▼

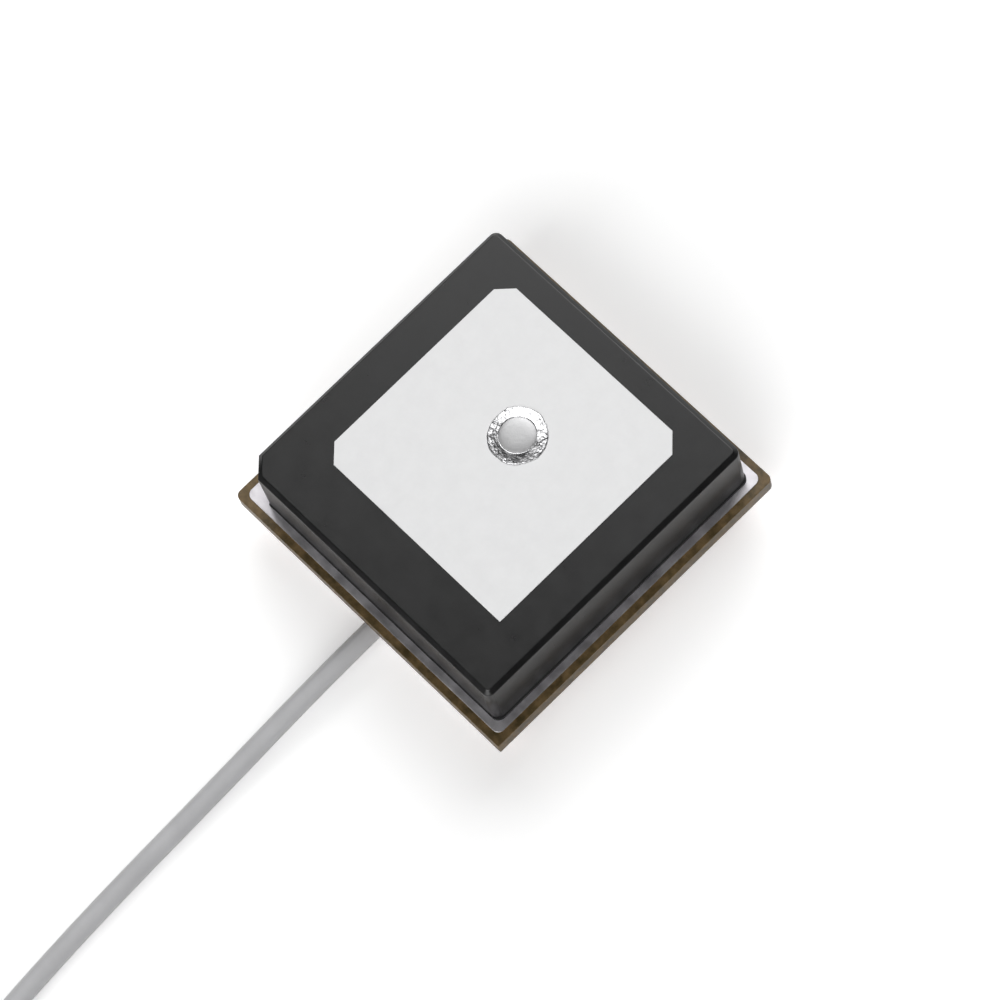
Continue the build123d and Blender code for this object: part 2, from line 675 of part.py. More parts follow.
with BuildPart() as cable_coil:
    with BuildSketch(Plane(origin=(coil_x, coil_y, 0), x_dir=(1, 0, 0), z_dir=(0, -1, 0))):
        with Locations((coil_mean_radius, coil_height / 2)):
            RectangleRounded(cable_diameter + 2 * coil_slack, coil_height, cable_diameter / 2)
    revolve(axis=Axis((coil_x, coil_y, 0), (0, 0, 1)))
    with BuildSketch(Plane(origin=cable_points[-1], z_dir=arrive)):
        Circle(cable_diameter / 2)
    extrude(amount=coil_stub)
    with BuildSketch(Plane(origin=ring_exit, z_dir=leave)):
        Circle(cable_diameter / 2)
    extrude(amount=coil_stub)
cable_coil.part.label = "cable_coil"
export_step(cable_coil.part, "parts/cable_coil.step")

# ---------------------------------------------------------------- last stretch of cable
tail_start = ring_exit + leave * coil_stub
tail_points = [
    tuple(tail_start),
    (tail_start.X + 2.4 * leave.X, tail_start.Y + 2.4 * leave.Y, z_cable_crossing),
    (tail_start.X + 6.4, tail_start.Y + 0.4, plug_axis_height),
    (tail_start.X + 8.8, tail_start.Y + 0.4, plug_axis_height),
]

with BuildPart() as cable_tail:
    with BuildLine() as tail_path:
        FilletPolyline(*tail_points, radius=bend_radii(tail_points))
    with BuildSketch(Plane(origin=tail_path.line @ 0, z_dir=tail_path.line % 0)):
        Circle(cable_diameter / 2)
    sweep(path=tail_path.line)
cable_tail.part.label = "cable_tail"
export_step(cable_tail.part, "parts/cable_tail.step")

# ---------------------------------------------------------------- plug
plug_x = tail_points[-1][0] + plug_jacket_reach
plug_y = tail_points[-1][1]
x_plug_jacket = tail_points[-1][0]
x_plug_braid = x_plug_jacket + plug_braid_length
x_plug_insulation = plug_x - plug_radius + plug_wall + joint_gap
plug_bore_radius = plug_radius - plug_wall


def draw_rod(outer, inner=0.0):
    """Adds a round section about the plug's cable axis to the open sketch."""
    with Locations((plug_y, plug_axis_height)):
        Circle(outer)
        if inner > 0:
            Circle(inner, mode=Mode.SUBTRACT)


with BuildPart() as plug_core:
    with BuildSketch(Plane.YZ.offset(x_plug_jacket)):
        draw_rod(core_radius)
    extrude(amount=plug_x - x_plug_jacket)
plug_core.part.label = "plug_core"
export_step(plug_core.part, "parts/plug_core.step")

with BuildPart() as plug_cable_insulation:
    with BuildSketch(Plane.YZ.offset(x_plug_jacket)):
        draw_rod(insulation_radius, core_radius + seat_gap)
    extrude(amount=x_plug_insulation - x_plug_jacket)
plug_cable_insulation.part.label = "plug_cable_insulation"
export_step(plug_cable_insulation.part, "parts/plug_cable_insulation.step")

with BuildPart() as plug_braid:
    with BuildSketch(Plane.YZ.offset(x_plug_jacket)):
        draw_rod(braid_radius, insulation_radius + seat_gap)
    extrude(amount=x_plug_braid - x_plug_jacket - joint_gap)
plug_braid.part.label = "plug_braid"
export_step(plug_braid.part, "parts/plug_braid.step")

with BuildPart() as plug_shell:
    with BuildSketch(Plane.XY):
        with Locations((plug_x, plug_y)):
            Circle(plug_radius)
    extrude(amount=plug_height)
    fillet(plug_shell.faces().sort_by(Axis.Z)[-1].edges(), plug_roof)
    with BuildSketch(Plane.XY):
        with Locations((plug_x, plug_y)):
            Circle(plug_bore_radius)
    extrude(amount=plug_height - plug_roof, mode=Mode.SUBTRACT)
    with Locations((plug_x - plug_radius, plug_y, plug_slot_sill)):
        Box(4 * plug_wall, plug_slot_width, plug_height - plug_roof - plug_slot_sill,
            align=above, mode=Mode.SUBTRACT)
    strip_top = plug_axis_height - cable_diameter / 2 - joint_gap
    strip_end = x_plug_jacket - jacket_crimp_end_gap - jacket_crimp_length
    with Locations((strip_end, plug_y, strip_top)):
        Box(plug_x - plug_radius + plug_wall / 2 - strip_end, plug_strip_width,
            plug_strip_thickness, align=(Align.MIN, Align.CENTER, Align.MAX))
    with BuildSketch(Plane.YZ.offset(strip_end)):
        jacket_grip = cable_diameter / 2 + joint_gap
        draw_rod(jacket_grip + crimp_wall, jacket_grip)
        with Locations((plug_y, plug_axis_height + jacket_grip)):
            Rectangle(crimp_seam, 4 * crimp_wall, mode=Mode.SUBTRACT)
    extrude(amount=jacket_crimp_length)
    with BuildSketch(Plane.YZ.offset(x_plug_jacket + joint_gap)):
        braid_grip = braid_radius + joint_gap
        draw_rod(braid_grip + crimp_wall, braid_grip)
        with Locations((plug_y, plug_axis_height + braid_grip)):
            Rectangle(crimp_seam, 4 * crimp_wall, mode=Mode.SUBTRACT)
    extrude(amount=braid_crimp_length)
plug_shell.part.label = "plug_shell"
export_step(plug_shell.part, "parts/plug_shell.step")

with BuildPart() as plug_insulator:
    with BuildSketch(Plane.XY.offset(plug_slot_sill)):
        with Locations((plug_x, plug_y)):
            Circle(plug_bore_radius - joint_gap)
            Circle(plug_socket_radius + seat_gap, mode=Mode.SUBTRACT)
    extrude(amount=plug_height - plug_roof - joint_gap - plug_slot_sill)
    with Locations((plug_x, plug_y, plug_axis_height)):
        Box(2 * plug_bore_radius, 2 * (core_radius + joint_gap),
            2 * (core_radius + joint_gap), align=(Align.MAX, Align.CENTER, Align.CENTER),
            mode=Mode.SUBTRACT)
plug_insulator.part.label = "plug_insulator"
export_step(plug_insulator.part, "parts/plug_insulator.step")

with BuildPart() as plug_socket:
    with BuildSketch(Plane.XY.offset(plug_socket_lift)):
        with Locations((plug_x, plug_y)):
            Circle(plug_socket_radius)
    extrude(amount=plug_axis_height - core_radius - plug_socket_lift)
    with BuildSketch(Plane.XY.offset(plug_socket_lift)):
        with Locations((plug_x, plug_y)):
            Circle(plug_socket_bore_radius)
    extrude(amount=plug_slot_sill - plug_socket_lift, mode=Mode.SUBTRACT)
plug_socket.part.label = "plug_socket"
export_step(plug_socket.part, "parts/plug_socket.step")

# ---------------------------------------------------------------- what the build prints
cable_length = sum(edge.length for edge in cable_path.edges())
tail_length = sum(edge.length for edge in tail_path.edges())
coil_length = 2 * pi * coil_mean_radius * coil_turns + 2 * coil_stub
section = pi * cable_diameter ** 2 / 4
print("cable bend radii:", [round(radius, 1) for radius in bend_radii(cable_points)])
print("tail bend radii:", [round(radius, 1) for radius in bend_radii(tail_points)])
print("cable volume over section x length:",
      round(antenna_cable.part.volume / (section * cable_length), 5),
      round(cable_tail.part.volume / (section * tail_length), 5))
print("jacketed cable length:", round(cable_length + coil_length + tail_length, 2))
print("cable points:", [tuple(round(value, 3) for value in point) for point in cable_points])
print("coil centre, entry angle:", round(coil_x, 3), round(coil_y, 3),
      round(degrees(arrive_angle), 2))
print("tail points:", [tuple(round(value, 3) for value in point) for point in tail_points])
print("plug centre:", round(plug_x, 3), round(plug_y, 3))
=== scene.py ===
"""A satellite-navigation receiving head: ceramic patch, amplifier board, can and pigtail."""

import json
import logging
import math
import random
from dataclasses import dataclass, field
from enum import Enum

import bmesh
import bpy
from mathutils import Matrix, Vector

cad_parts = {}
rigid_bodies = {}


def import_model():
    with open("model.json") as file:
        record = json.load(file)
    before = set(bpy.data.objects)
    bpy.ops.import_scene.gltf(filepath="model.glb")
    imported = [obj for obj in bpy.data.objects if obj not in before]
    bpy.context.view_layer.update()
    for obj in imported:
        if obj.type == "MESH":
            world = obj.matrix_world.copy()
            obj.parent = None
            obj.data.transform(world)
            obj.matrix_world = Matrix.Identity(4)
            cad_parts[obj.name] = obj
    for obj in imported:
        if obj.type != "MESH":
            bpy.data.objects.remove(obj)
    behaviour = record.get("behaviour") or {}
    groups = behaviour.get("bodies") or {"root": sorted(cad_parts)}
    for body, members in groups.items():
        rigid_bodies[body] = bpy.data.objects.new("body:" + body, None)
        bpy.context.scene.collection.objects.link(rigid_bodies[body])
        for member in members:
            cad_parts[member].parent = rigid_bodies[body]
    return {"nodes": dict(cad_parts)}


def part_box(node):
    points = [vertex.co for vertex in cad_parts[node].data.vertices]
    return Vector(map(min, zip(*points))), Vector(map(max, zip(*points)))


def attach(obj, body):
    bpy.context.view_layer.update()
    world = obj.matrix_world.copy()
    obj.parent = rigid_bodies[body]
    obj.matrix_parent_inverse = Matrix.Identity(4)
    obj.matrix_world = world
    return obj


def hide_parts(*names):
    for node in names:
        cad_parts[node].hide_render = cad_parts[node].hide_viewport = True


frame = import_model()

logging.basicConfig(level=logging.INFO, format="%(message)s")
LOG = logging.getLogger("receiver")

MM = 0.001
ROOT_BODY = "root"

# Mottling and relief that all finishes share.
MOTTLE_DETAIL = 6.0
MOTTLE_ROUGHNESS = 0.65
MOTTLE_RAMP = (0.34, 0.66)
SHEEN_RANGE = (0.3, 0.7)
LOWEST_ROUGHNESS = 0.02
GRAIN_DETAIL = 4.0
WEAVE_DISTORTION = 1.0

# Slabs with broken edges.
SHOULDER_SHARE = 0.3      # where the middle row of a broken edge lies
FOIL_EASE_SHARE = 0.4     # broken edge of a thin layer, as a share of its thickness
FLAT_CUT_SHRINK = 0.586   # how fast a 45 degree cut's leg shrinks as its outline is inset
SMALLEST_CUT_SHARE = 0.1
CORNER_STEPS = 8
NORMAL_WEIGHT = 100


class Grain(Enum):
    """The kind of small surface relief that a finish carries."""

    FINE = "fine"
    FLAKED = "flaked"
    WOVEN = "woven"


@dataclass(frozen=True)
class Finish:
    """One surface finish, worked out in object space so that it stays on the piece.

    Attributes:
        name: The material's name.
        dark: Darker of the two mottling colours, linear RGB.
        light: Lighter of the two mottling colours, linear RGB.
        roughness: Middle roughness.
        spread: How far the roughness strays either side of the middle.
        metallic: One for bare metal, zero for the rest.
        scale: Mottles per metre.
        grain: The kind of relief.
        grain_scale: Relief features per metre.
        depth: Height of the relief in metres.
        coat: Weight of a clear, smooth top layer.
    """

    name: str
    dark: tuple[float, float, float]
    light: tuple[float, float, float]
    roughness: float
    spread: float = 0.06
    metallic: float = 0.0
    scale: float = 900.0
    grain: Grain = Grain.FINE
    grain_scale: float = 6000.0
    depth: float = 0.000004
    coat: float = 0.0

    def build(self) -> bpy.types.Material:
        """Makes the node material.

        Returns:
            The finished material.
        """
        material = bpy.data.materials.new(self.name)
        material.use_nodes = True
        nodes = material.node_tree.nodes
        links = material.node_tree.links
        shader = nodes["Principled BSDF"]
        shader.inputs["Metallic"].default_value = self.metallic
        shader.inputs["Coat Weight"].default_value = self.coat
        place = nodes.new("ShaderNodeTexCoord").outputs["Object"]

        mottle = nodes.new("ShaderNodeTexNoise")
        mottle.inputs["Scale"].default_value = self.scale
        mottle.inputs["Detail"].default_value = MOTTLE_DETAIL
        mottle.inputs["Roughness"].default_value = MOTTLE_ROUGHNESS
        links.new(place, mottle.inputs["Vector"])
        ramp = nodes.new("ShaderNodeValToRGB")
        ramp.color_ramp.elements[0].position = MOTTLE_RAMP[0]
        ramp.color_ramp.elements[0].color = (*self.dark, 1.0)
        ramp.color_ramp.elements[1].position = MOTTLE_RAMP[1]
        ramp.color_ramp.elements[1].color = (*self.light, 1.0)
        links.new(mottle.outputs["Fac"], ramp.inputs["Fac"])
        links.new(ramp.outputs["Color"], shader.inputs["Base Color"])

        sheen = nodes.new("ShaderNodeMapRange")
        sheen.inputs["From Min"].default_value = SHEEN_RANGE[0]
        sheen.inputs["From Max"].default_value = SHEEN_RANGE[1]
        sheen.inputs["To Min"].default_value = max(LOWEST_ROUGHNESS,
                                                   self.roughness - self.spread)
        sheen.inputs["To Max"].default_value = min(1.0, self.roughness + self.spread)
        links.new(mottle.outputs["Fac"], sheen.inputs["Value"])
        links.new(sheen.outputs["Result"], shader.inputs["Roughness"])

        bump = nodes.new("ShaderNodeBump")
        bump.inputs["Distance"].default_value = self.depth
        bump.inputs["Strength"].default_value = 1.0
        links.new(self._relief(nodes, links, place), bump.inputs["Height"])
        links.new(bump.outputs["Normal"], shader.inputs["Normal"])
        LOG.info("finish %s", self.name)
        return material

    def _relief(
        self,
        nodes: bpy.types.Nodes,
        links: bpy.types.NodeLinks,
        place: bpy.types.NodeSocket,
    ) -> bpy.types.NodeSocket:
        """Makes the height pattern of the grain.

        Args:
            nodes: The material's nodes.
            links: The material's links.
            place: Object-space coordinates.

        Returns:
            The socket that carries the height.
        """
        if self.grain is Grain.FLAKED:
            cells = nodes.new("ShaderNodeTexVoronoi")
            cells.feature = "F1"
            cells.inputs["Scale"].default_value = self.grain_scale
            links.new(place, cells.inputs["Vector"])
            return cells.outputs["Distance"]
        if self.grain is Grain.WOVEN:
            weave = nodes.new("ShaderNodeTexWave")
            weave.bands_direction = "DIAGONAL"
            weave.inputs["Scale"].default_value = self.grain_scale
            weave.inputs["Distortion"].default_value = WEAVE_DISTORTION
            links.new(place, weave.inputs["Vector"])
            return weave.outputs["Fac"]
        fine = nodes.new("ShaderNodeTexNoise")
        fine.inputs["Scale"].default_value = self.grain_scale
        fine.inputs["Detail"].default_value = GRAIN_DETAIL
        links.new(place, fine.inputs["Vector"])
        return fine.outputs["Fac"]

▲

* To do
Copy out each line of the data containing the string "behaviour".

* Reply to the exercise
    behaviour = record.get("behaviour") or {}
    groups = behaviour.get("bodies") or {"root": sorted(cad_parts)}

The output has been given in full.